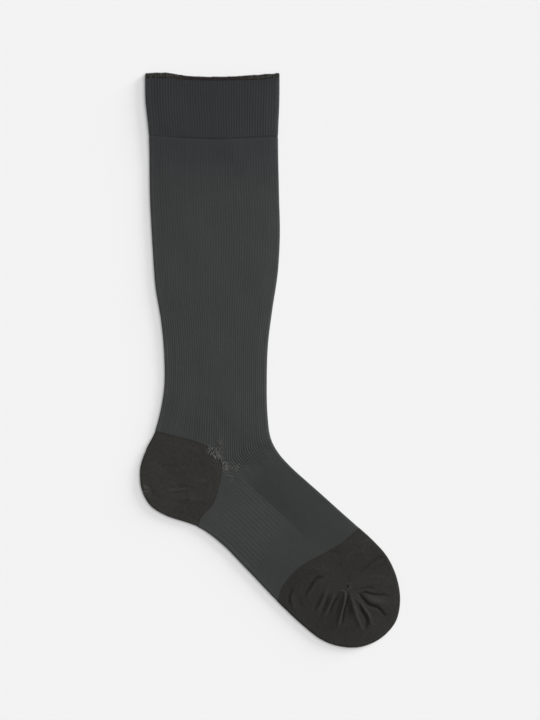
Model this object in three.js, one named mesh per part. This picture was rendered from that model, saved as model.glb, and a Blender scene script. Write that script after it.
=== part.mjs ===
// A knee-length compression stocking with a closed toe, laid flat on its side.
//
// Millimetres, +Z up. The origin is the centre of the outline, on the surface that the stocking lies on.
// +Y runs up the leg to the cuff, and +X points to the shin. The stocking is one flattened tube: an
// upper layer, a fold down the shin, an under layer and a fold up the calf. Each piece is a closed wall
// with an outer skin, a plain inner skin and rims. Ribs and gathers are raised in the outer skin of the
// upper layer, and the under layer is flat, because it rests.

import * as THREE from 'three';

const { lerp, smoothstep } = THREE.MathUtils;

// Cloth, in millimetres
const SEAM_GAP = 0.3;
const KNIT_WALL = 1.2;
const KNIT_HEIGHT = 3.3;
const CUFF_WALL = 1.8;
const CUFF_HEIGHT = 4.4;
const CUFF_TAPER = 26;

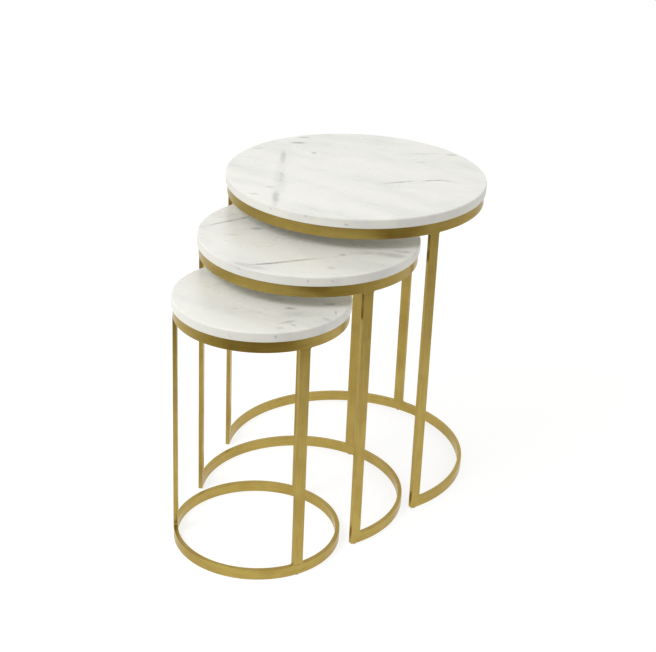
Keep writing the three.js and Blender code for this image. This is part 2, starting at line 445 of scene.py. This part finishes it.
# Spots on the stones' sides: the angle round the table in degrees, how far down the side as a share of
# the thickness, half the width, half the height, and how strongly it shows.
SIDE_SPOTS = {
    "large": (
        (-8, 0.35, 6 * MM, 3 * MM, 0.50),
        (9, 0.22, 4 * MM, 3 * MM, 0.40),
        (26, 0.60, 7 * MM, 2.5 * MM, 0.50),
        (48, 0.50, 5 * MM, 3 * MM, 0.30),
        (142, 0.40, 9 * MM, 3 * MM, 0.40),
        (218, 0.55, 6 * MM, 3 * MM, 0.40),
    ),
    "middle": (
        (-5, 0.30, 7 * MM, 3 * MM, 0.42),
        (31, 0.38, 2.5 * MM, 5 * MM, 0.55),
        (43, 0.45, 6 * MM, 2.5 * MM, 0.30),
        (-40, 0.55, 6 * MM, 3 * MM, 0.24),
        (160, 0.50, 8 * MM, 3 * MM, 0.40),
    ),
    "small": (
        (40, 0.30, 4 * MM, 3.5 * MM, 0.50),
        (12, 0.60, 7 * MM, 2.5 * MM, 0.22),
        (-30, 0.45, 6 * MM, 3 * MM, 0.20),
        (190, 0.40, 6 * MM, 3 * MM, 0.40),
    ),
}
SPOT_DEPTH = 8 * MM
SPOT_TILT = 20  # degrees

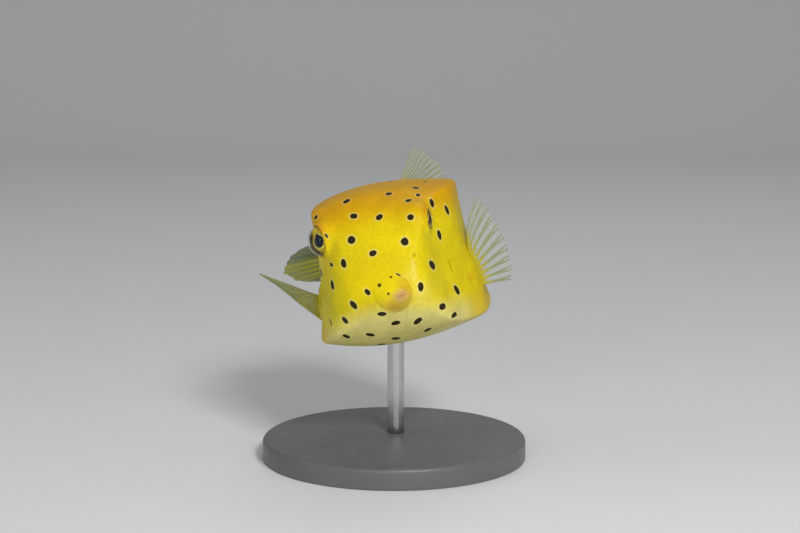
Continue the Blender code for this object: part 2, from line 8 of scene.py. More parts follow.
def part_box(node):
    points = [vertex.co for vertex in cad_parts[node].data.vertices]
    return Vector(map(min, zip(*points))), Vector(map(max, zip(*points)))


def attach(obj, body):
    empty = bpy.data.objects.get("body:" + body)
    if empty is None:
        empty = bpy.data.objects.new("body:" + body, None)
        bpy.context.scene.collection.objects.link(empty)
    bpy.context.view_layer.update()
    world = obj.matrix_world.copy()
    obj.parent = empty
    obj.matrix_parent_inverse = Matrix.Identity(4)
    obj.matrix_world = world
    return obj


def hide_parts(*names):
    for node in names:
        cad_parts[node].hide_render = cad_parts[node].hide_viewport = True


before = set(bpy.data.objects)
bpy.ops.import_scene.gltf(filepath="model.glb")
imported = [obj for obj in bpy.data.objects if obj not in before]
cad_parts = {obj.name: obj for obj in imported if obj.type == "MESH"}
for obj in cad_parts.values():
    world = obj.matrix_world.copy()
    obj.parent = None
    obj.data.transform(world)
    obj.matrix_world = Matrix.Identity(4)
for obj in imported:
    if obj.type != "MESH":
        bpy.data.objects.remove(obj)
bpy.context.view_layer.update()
print("frame loaded:", len(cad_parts), "nodes")

mm = 0.001
pose = dict(bank=10.8, yaw=6.5, height=38.0)  # degrees, degrees, mm above the floor
view = dict(elevation=8.5, distance=353.8, field=24.0, shiftX=0.0074, shiftY=-0.0091,
            sensor=36.0, near=0.01)  # degrees, mm, shares; the nearest distance seen is in metres
upright = np.array([0.0, 0.0, 1.0])
far = 99.0  # mm, beyond anything on the fish
tiny = 1e-9  # keeps a division from failing


def placeFish(points):
    # banked about the long axis, turned about the upright, lifted, then mm to metres
    bank, yaw = math.radians(pose["bank"]), math.radians(pose["yaw"])
    x, y, z = points[..., 0], points[..., 1], points[..., 2]
    bankedX = x * math.cos(bank) - z * math.sin(bank)
    bankedZ = x * math.sin(bank) + z * math.cos(bank)
    turnedX = bankedX * math.cos(yaw) + y * math.sin(yaw)
    turnedY = y * math.cos(yaw) - bankedX * math.sin(yaw)
    return np.stack([turnedX, turnedY, bankedZ + pose["height"]], axis=-1) * mm


def smoothStep(value, low, high):
    # nought below low, one above high, an S between them
    share = np.clip((value - low) / (high - low), 0.0, 1.0)
    return share * share * (3.0 - 2.0 * share)


def softRise(value, blend):
    # the value itself where it is above nought, easing to nothing below
    return blend * np.logaddexp(0.0, value / blend)


def bell(value, width):
    # one at nought, falling away on both sides as a Gaussian of this width
    return np.exp(-((value / width) ** 2))


def unit(vectors):
    # the same directions at length one
    return vectors / np.linalg.norm(vectors, axis=-1, keepdims=True)


def wholeTurn(steps):
    # a whole turn in even steps, in radians
    return 2.0 * math.pi * np.arange(steps) / steps


def gridFaces(rows, columns, closed=False):
    # quads between neighbouring rows and columns of a grid, round to the first column if closed
    i = np.arange(rows - 1)[:, None] * columns
    j = np.arange(columns if closed else columns - 1)[None, :]
    k = (j + 1) % columns
    return np.stack([i + j, i + k, i + columns + k, i + columns + j], axis=-1).reshape(-1, 4)


def signedVolume(points, quads, fans):
    # six times the volume inside, below nought where the faces point inwards
    corners = np.concatenate([quads[:, [0, 1, 2]], quads[:, [0, 2, 3]], fans])
    a, b, c = points[corners[:, 0]], points[corners[:, 1]], points[corners[:, 2]]
    return float(np.einsum("ij,ij->i", a, np.cross(b, c)).sum())


def addToScene(name, data):
    made = bpy.data.objects.new(name, data)
    bpy.context.scene.collection.objects.link(made)
    return made


def makeObject(name, points, quads, fans, look, replaced=()):
    # one closed mesh in metres, turned so that its faces point outwards
    if signedVolume(points - points.mean(0), quads, fans) < 0:
        quads, fans = quads[:, ::-1], fans[:, ::-1]
    mesh = bpy.data.meshes.new(name)
    mesh.from_pydata(points.tolist(), [], quads.tolist() + fans.tolist())
    mesh.shade_smooth()
    mesh.validate()
    mesh.materials.append(look)
    made = addToScene(name, mesh)
    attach(made, "root")
    if replaced:
        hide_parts(*replaced)
    return made


def addField(made, name, values):
    # one number for each point
    field = made.data.attributes.new(name, "FLOAT", "POINT")
    field.data.foreach_set("value", np.ascontiguousarray(values, np.float32).ravel())


def addTint(made, name, colours):
    # one colour for each point, in linear light
    tint = made.data.attributes.new(name, "FLOAT_COLOR", "POINT")
    opaque = np.ones((len(colours), 1))
    tint.data.foreach_set("color", np.concatenate([colours, opaque], axis=1).astype(np.float32).ravel())


def closedTube(rings):
    # points, quads and end fans of a closed body over rings of points
    count, around = rings.shape[:2]
    points = np.concatenate([rings.reshape(-1, 3), [rings[0].mean(0)], [rings[-1].mean(0)]])
    j = np.arange(around)
    k = (j + 1) % around
    last = (count - 1) * around
    first = np.stack([np.full(around, count * around), k, j], axis=-1)
    end = np.stack([np.full(around, count * around + 1), last + j, last + k], axis=-1)
    return points, gridFaces(count, around, True), np.concatenate([first, end])


def newLook(name, **sockets):
    # a material with these values on its shader's own sockets
    look = bpy.data.materials.new(name)
    look.use_nodes = True
    shader = look.node_tree.nodes["Principled BSDF"]
    for socket, value in sockets.items():
        shader.inputs[socket.replace("_", " ")].default_value = value
    return look, look.node_tree, shader


def addNode(tree, kind, sockets=None, **settings):
    # a shader node whose sockets take a value or another node's output
    made = tree.nodes.new("ShaderNode" + kind)
    for key, value in settings.items():
        setattr(made, key, value)
    for socket, value in (sockets or {}).items():
        if isinstance(value, bpy.types.NodeSocket):
            tree.links.new(value, made.inputs[socket])
        else:
            made.inputs[socket].default_value = value
    return made


def feed(shader, socket, source):
    shader.id_data.links.new(source, shader.inputs[socket])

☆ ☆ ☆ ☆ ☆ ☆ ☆

-- JOB --
Nothing but the lines from the one with "obj.parent = None" through the one with "return blend *" should be repeated, and each exactly.

-- EXERCISE SOLUTION --
    obj.parent = None
    obj.data.transform(world)
    obj.matrix_world = Matrix.Identity(4)
for obj in imported:
    if obj.type != "MESH":
        bpy.data.objects.remove(obj)
bpy.context.view_layer.update()
print("frame loaded:", len(cad_parts), "nodes")

mm = 0.001
pose = dict(bank=10.8, yaw=6.5, height=38.0)  # degrees, degrees, mm above the floor
view = dict(elevation=8.5, distance=353.8, field=24.0, shiftX=0.0074, shiftY=-0.0091,
            sensor=36.0, near=0.01)  # degrees, mm, shares; the nearest distance seen is in metres
upright = np.array([0.0, 0.0, 1.0])
far = 99.0  # mm, beyond anything on the fish
tiny = 1e-9  # keeps a division from failing


def placeFish(points):
    # banked about the long axis, turned about the upright, lifted, then mm to metres
    bank, yaw = math.radians(pose["bank"]), math.radians(pose["yaw"])
    x, y, z = points[..., 0], points[..., 1], points[..., 2]
    bankedX = x * math.cos(bank) - z * math.sin(bank)
    bankedZ = x * math.sin(bank) + z * math.cos(bank)
    turnedX = bankedX * math.cos(yaw) + y * math.sin(yaw)
    turnedY = y * math.cos(yaw) - bankedX * math.sin(yaw)
    return np.stack([turnedX, turnedY, bankedZ + pose["height"]], axis=-1) * mm


def smoothStep(value, low, high):
    # nought below low, one above high, an S between them
    share = np.clip((value - low) / (high - low), 0.0, 1.0)
    return share * share * (3.0 - 2.0 * share)


def softRise(value, blend):
    # the value itself where it is above nought, easing to nothing below
    return blend * np.logaddexp(0.0, value / blend)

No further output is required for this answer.